Missing on the trade figures is Zimbabwe’s significant losses in human capital that has migrated to South Africa in search of jobs and the country’s significant gains in remittances that arise from the export of such labour and skills.

Crucially, also not being said is that the South African economy itself, although much larger than that of Zimbabwe or the rest of Sadc combined is, by global standards, in bad shape.

According to The Economist (March 21 2015), South African exports fall far short of imports and it finances (like its Sadc partners) its current account gaps by building up debts to foreigners.

Since these debts are in United States dollars it spells trouble for the region, as the dollar strengthens while commodity prices, affecting Sadc’s major exports, collapse.

Further more, for a South Africa that is expected to be the engine for Sadc’s economic growth, “its current account deficit is the widest of any big emerging market”.

Its government’s external debt is 40% of GDP, far above the 23% average of middle income countries.

An evidence-based industrial strategy, therefore, would seek to exploit Zimbabwe’s strength in producing high quality skills on a cost recovery plus basis for the region and the world at large.

Focus would shift to quality education, skills development and free movement of labour within the region, instead of Zimbabwe aspiring to manufacture goods like vehicle batteries and tyres that South Africa exports to Zimbabwe.

Focus too would shift on the region’s overall trade deficit with the rest of the world and China in particular.

In 1990, China produced less than 3% of global manufacturing output.

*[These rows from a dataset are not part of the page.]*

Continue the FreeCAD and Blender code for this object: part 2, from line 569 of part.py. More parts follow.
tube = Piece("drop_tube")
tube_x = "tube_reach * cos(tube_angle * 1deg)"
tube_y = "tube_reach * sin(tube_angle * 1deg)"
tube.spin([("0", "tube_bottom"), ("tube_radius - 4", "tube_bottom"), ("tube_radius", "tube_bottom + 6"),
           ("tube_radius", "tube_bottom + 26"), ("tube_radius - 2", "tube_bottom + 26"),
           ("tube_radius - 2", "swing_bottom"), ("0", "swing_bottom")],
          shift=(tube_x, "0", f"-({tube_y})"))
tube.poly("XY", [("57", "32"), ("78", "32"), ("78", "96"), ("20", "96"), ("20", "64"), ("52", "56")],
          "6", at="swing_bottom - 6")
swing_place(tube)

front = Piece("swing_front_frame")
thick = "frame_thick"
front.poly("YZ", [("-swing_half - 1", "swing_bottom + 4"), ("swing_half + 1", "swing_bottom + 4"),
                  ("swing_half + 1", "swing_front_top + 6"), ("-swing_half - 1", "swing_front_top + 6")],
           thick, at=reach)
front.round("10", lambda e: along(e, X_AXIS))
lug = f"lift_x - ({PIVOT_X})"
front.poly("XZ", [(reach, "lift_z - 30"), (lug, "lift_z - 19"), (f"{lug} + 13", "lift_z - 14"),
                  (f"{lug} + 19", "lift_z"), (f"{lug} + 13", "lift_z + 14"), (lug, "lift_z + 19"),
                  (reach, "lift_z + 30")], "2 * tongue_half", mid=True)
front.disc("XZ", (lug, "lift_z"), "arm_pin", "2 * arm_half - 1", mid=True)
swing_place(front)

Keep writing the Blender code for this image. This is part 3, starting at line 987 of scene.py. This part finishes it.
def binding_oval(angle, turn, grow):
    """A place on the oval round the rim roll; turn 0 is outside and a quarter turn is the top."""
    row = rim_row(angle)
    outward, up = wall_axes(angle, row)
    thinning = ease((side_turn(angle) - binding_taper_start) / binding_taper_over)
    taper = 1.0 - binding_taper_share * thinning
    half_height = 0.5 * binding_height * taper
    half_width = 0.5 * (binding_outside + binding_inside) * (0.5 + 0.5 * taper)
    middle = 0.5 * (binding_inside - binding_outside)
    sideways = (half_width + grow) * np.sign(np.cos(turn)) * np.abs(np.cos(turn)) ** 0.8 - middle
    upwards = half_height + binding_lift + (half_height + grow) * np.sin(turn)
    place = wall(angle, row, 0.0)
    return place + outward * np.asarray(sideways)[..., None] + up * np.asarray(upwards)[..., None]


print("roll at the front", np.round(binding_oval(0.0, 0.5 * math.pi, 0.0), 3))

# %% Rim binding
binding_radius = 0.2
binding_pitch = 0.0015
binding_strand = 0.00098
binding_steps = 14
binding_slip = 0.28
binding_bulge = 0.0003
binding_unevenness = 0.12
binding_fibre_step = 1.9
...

Twenty-five years later, the figure has risen to nearly 25%.
According to The Economist (March 14 2015), China produces 60% of the world’s shoes, 70% of its mobile phones and 80% of its air conditioners, while its share of global exports was 43% in clothing, over 35% in electronics and over 20% in other merchandise.

Over the past 20 years the share of imported components in Chinese exports has fallen from 60% to around 35% today. China has forged supply chains that reach deep into the rest of South East Asia, making “Factory Asia” account for the production of nearly 50% of the world’s manufactured goods. Africa, for all the world cares, is not on the map.

The experts needed to have looked at the size of manufacturing firms over the years. These firms have been increasing in size to enhance economies of scale.

Between 1986 and 2010, the number of employees employed by the United States’ 100 biggest firms rose by 53%, while the equivalent figure in Britain is 43,5%. Sadc, therefore, if it is to increase its manufacturing output, needs a few big manufacturing companies to drive its exports and narrow its trade deficits.

The rest of Zimbabwe’s trade deficit with South Africa and other countries accounted for by food and energy imports, are self inflicted wounds of commission and omission.

South Africa too, has played its wicked part in decimating some Zimbabwean industries through tariff and other barriers.

Both South Africa and Zimbabwe should be net food and energy exporters. Regionally this would be more so if Angola (oil), Mozambique (gas) and Democratic Republic of Congo (hydro-electricity at Inga) are included.

Sasol’s technologies for GTL and CTL plants, if sufficiently deployed, would see Zimbabwe exporting hydro-carbon fuels, fertilizers and chemicals. Zimbabwe sits on huge high quality coal and iron ore reserves. Faced with the above narrated reality regional economic, customs, political and monetary integration should be the obvious starting point.

At the very least, African governments need to put business and commercial ties above political disputes and narrow, shallow “nationalism”.

South Africa is not the threat to Sadc manufacturing and vice-versa. South Africa incorporated is only a “seed bed”, which if well managed, could blossom to Sadc’s advantage.